As i went into this chapter, i began to realize that Isaac’s story is much shorter. It seems like i only just started with him, and already he is an old man and Jacob’s story is beginning. Jacob’s name means “supplanter”, and here is where he, with the help and encouragement of his mother, really sees the fruition of that name. The name given to him almost seems as if it becomes his life motto / purpose. It’s funny, because a couple of days ago my friend (and teacher) Fount Shults posted a note on facebook about Death and Life in the Tongue and how what we say has power / influence.

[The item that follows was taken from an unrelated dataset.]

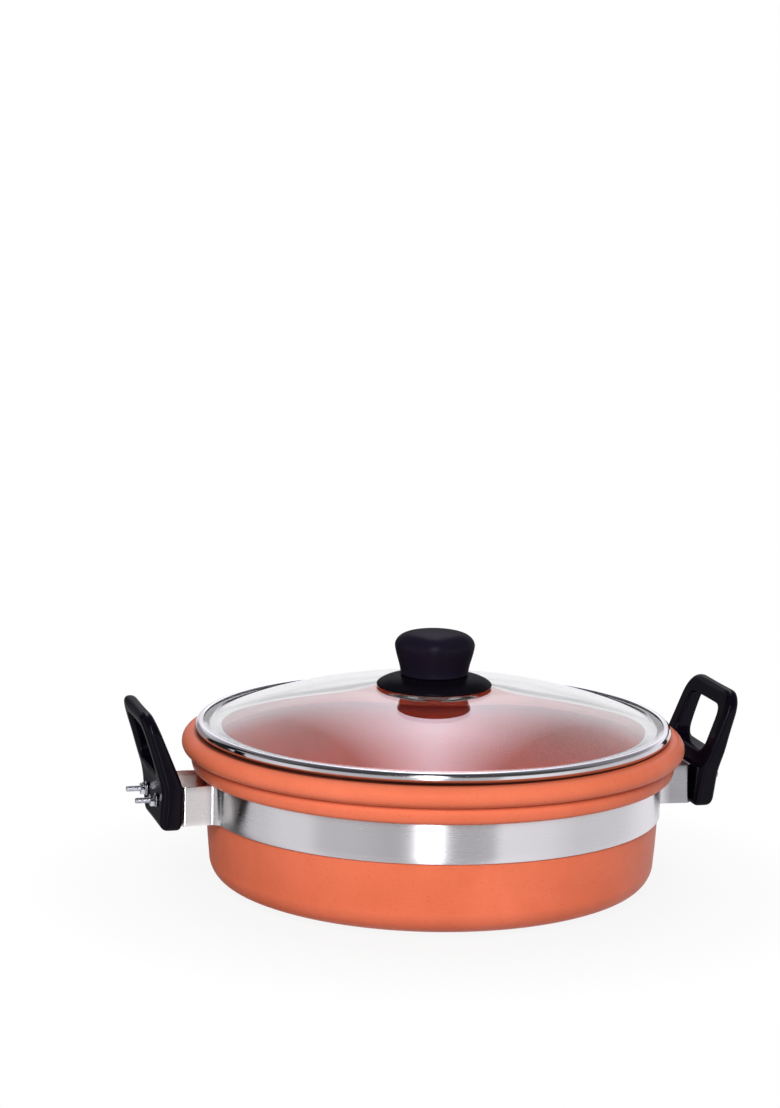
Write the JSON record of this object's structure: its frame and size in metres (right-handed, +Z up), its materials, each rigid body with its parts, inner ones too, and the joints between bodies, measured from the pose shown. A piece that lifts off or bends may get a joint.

It’s interesting to see the dynamic here between Isaac and his wife Rebekah. Isaac loved Esau and wanted him to be blessed over everyone around him. Rebekah however, favored Jacob. Isaac’s plan was for Esau to gain the honor and blessing, but God had other plans that Isaac was either not aware of, or had ignored. Either way, his plans were not God’s. Back in chapter 25, before the children were born, Rebekah inquired of the LORD about them, and God told her that the younger would be greater, and the older would serve him. Isaac’s plan was the opposite of this. You can see from the chapter that Issac had planned to bless Esau so that Esau would be master over all. He had not planned to reserve any blessing for Jacob at all. That obviously backfired so Jacob got it all.
What about us? Do we fail to check in with God about the plans and blessings we make? Are we so set in what we want that we fail to recognize that that may not be what God is planning to do? I know that i have. I also know that that can lead to some very difficult situations down the road.
One last thing that i wanted to note from going through this chapter today. It’s something that i don’t think i realized before. Rebekah said that she was sending Jacob to her brother Laban’s, and that when Esau’s anger had subsided, she would send for him to come back. We never hear of this happening. As far as we know, Rebekah never sent word to Jacob to return. When he came back he was unsure of Esau’s intent towards him.